** start Record excerpts **
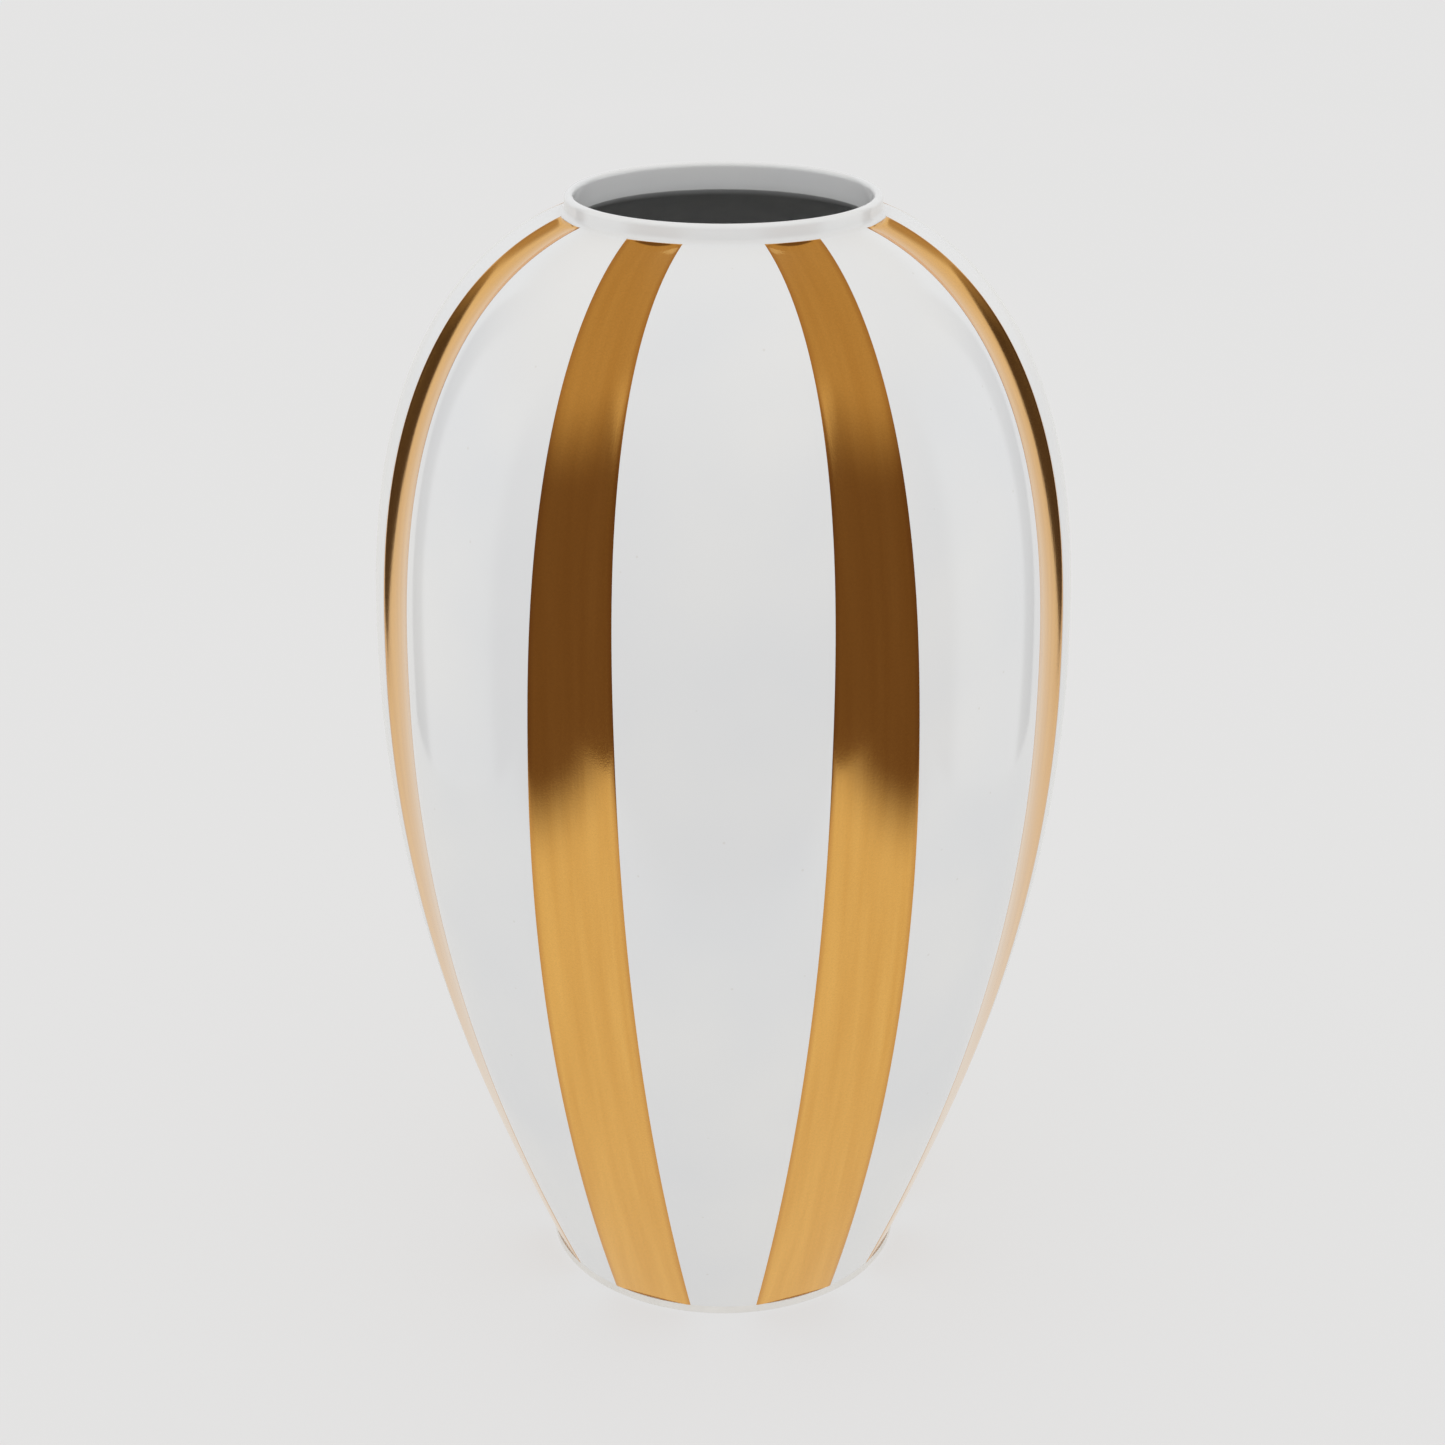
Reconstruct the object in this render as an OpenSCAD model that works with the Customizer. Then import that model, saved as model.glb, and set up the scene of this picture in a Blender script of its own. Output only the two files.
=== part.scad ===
// Fluted porcelain vase with a rolled collar and eight gilded flutes.
// Origin: centre of the foot, on the surface that the vase stands on. +Z is up and
// the front panel faces -Y.

/* [Overall] */
// Height from the table to the top of the rim
vase_h = 250; // [200:1:310]
// Diameter over the white panels at the widest level
belly_d = 152.6; // [125:0.2:190]
// Height of the widest level above the table
belly_z = 150; // [125:1:180]

/* [Foot] */
// Diameter of the foot ring
foot_d = 82; // [66:0.5:100]
// Height of the foot ring, below the glaze and the gilding
foot_h = 2; // [1.5:0.1:5]
// Width of the ring that the vase stands on
foot_ring_w = 8; // [5:0.5:12]
// Bevel on both edges of the standing face
foot_bevel = 0.4; // [0.2:0.1:0.8]

/* [Outline] */
// Length over which the side turns from upright to its taper; shorter bends sooner
side_bend = 240; // [120:5:400]
// Fullness of the shoulder where it leaves the belly
shoulder_start = 2.5; // [2:0.05:3]
// Fullness of the shoulder where it runs in to the collar
shoulder_end = 2.68; // [2:0.02:3.4]

/* [Collar] */
// Outer diameter of the collar
collar_d = 66.4; // [65:0.2:80]
// Clear diameter of the mouth
mouth_d = 62.4; // [50:0.2:64]
// Height of the collar above the shoulder
collar_h = 3.8; // [3:0.1:8]
// Largest rounding of the lip's edges; a collar thinner than two of them gets a full round
lip_round = 1.2; // [0.6:0.1:2]
// Radius of the hollow fillet at the foot of the collar
collar_fillet = 0.8; // [0.4:0.1:1.2]

/* [Panels and flutes] */
// Angle of the front panel, from flute centre to flute centre; the rest share what is left
front_angle = 48; // [40:0.5:54]
// How far a panel's edges lie below its middle at the widest level
panel_round = 1.2; // [0.4:0.1:2]
// Depth of a flute below its edges at the widest level
flute_depth = 1.4; // [0.6:0.1:2]
// Depth of a flute where it meets the collar
flute_depth_top = 1.1; // [0.4:0.1:1.4]
// Depth of a flute where it meets the foot
flute_depth_foot = 0.4; // [0.2:0.1:1]
// Width of a flute where it is widest
flute_w = 21; // [14:0.5:26]
// Height at which a flute is widest
flute_w_z = 81; // [50:1:140]
// Width of a flute where it meets the collar
flute_w_top = 12.2; // [8:0.2:15]

/* [Wall and coats] */
// Wall of the body behind the bottom of a flute
wall = 2.4; // [2:0.1:5]
// Thickness of the floor
floor_t = 5; // [3:0.5:10]
// Radius of the corner between the floor and the wall, inside
floor_r = 10; // [6:1:16]
// Thickness of the glaze, outside and inside
glaze_t = 0.25; // [0.2:0.05:0.4]
// Thickness of the gilding
gold_t = 0.15; // [0.1:0.05:0.3]

/* [Hidden] */
$fn = 96;

porcelain_white = [0.93, 0.92, 0.90];
glaze_white = [0.96, 0.96, 0.95];
bright_gold = [0.83, 0.62, 0.28];

// Number of flutes, and of the panels between them: one for each gold_band node
flutes = 8;

// Facets: levels up the side, and steps across one panel and across one flute
levels = 30;
panel_steps = 6;
flute_steps = 4;
// Levels in the round hollow inside
hollow_levels = 28;
// Step used to measure the slope of the outline
slope_step = 0.05;

belly_r = belly_d / 2;
foot_r = foot_d / 2;
collar_r = collar_d / 2;
mouth_r = mouth_d / 2;
// Where the collar's fillet runs out on the shoulder
seat_z = vase_h - collar_h;
seat_r = collar_r + collar_fillet;
// Level of the floor inside
hollow_z = foot_h + floor_t;

// ---- Outline: radius of the panels' middles at height z ----

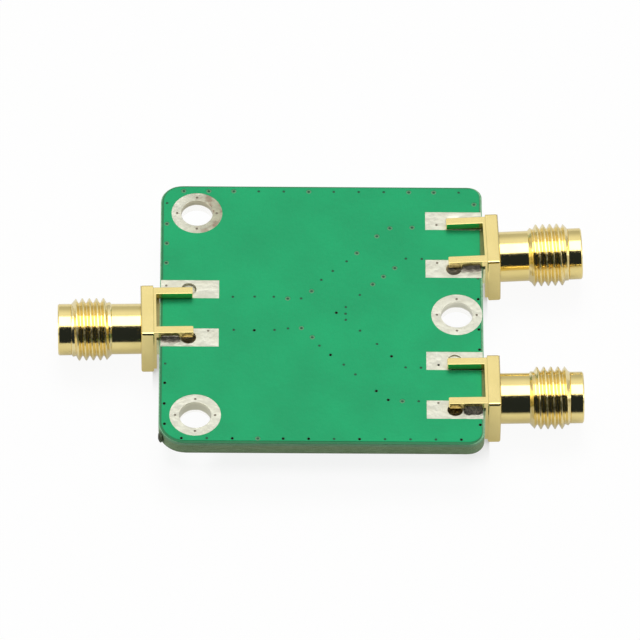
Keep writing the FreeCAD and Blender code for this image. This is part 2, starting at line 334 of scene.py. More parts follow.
** end Record excerpts **
What is asked >> Copy each line of the records containing the string "that".

Task result >>
Reconstruct the object in this render as an OpenSCAD model that works with the Customizer. Then import that model, saved as model.glb, and set up the scene of this picture in a Blender script of its own. Output only the two files.
// Origin: centre of the foot, on the surface that the vase stands on. +Z is up and
// Width of the ring that the vase stands on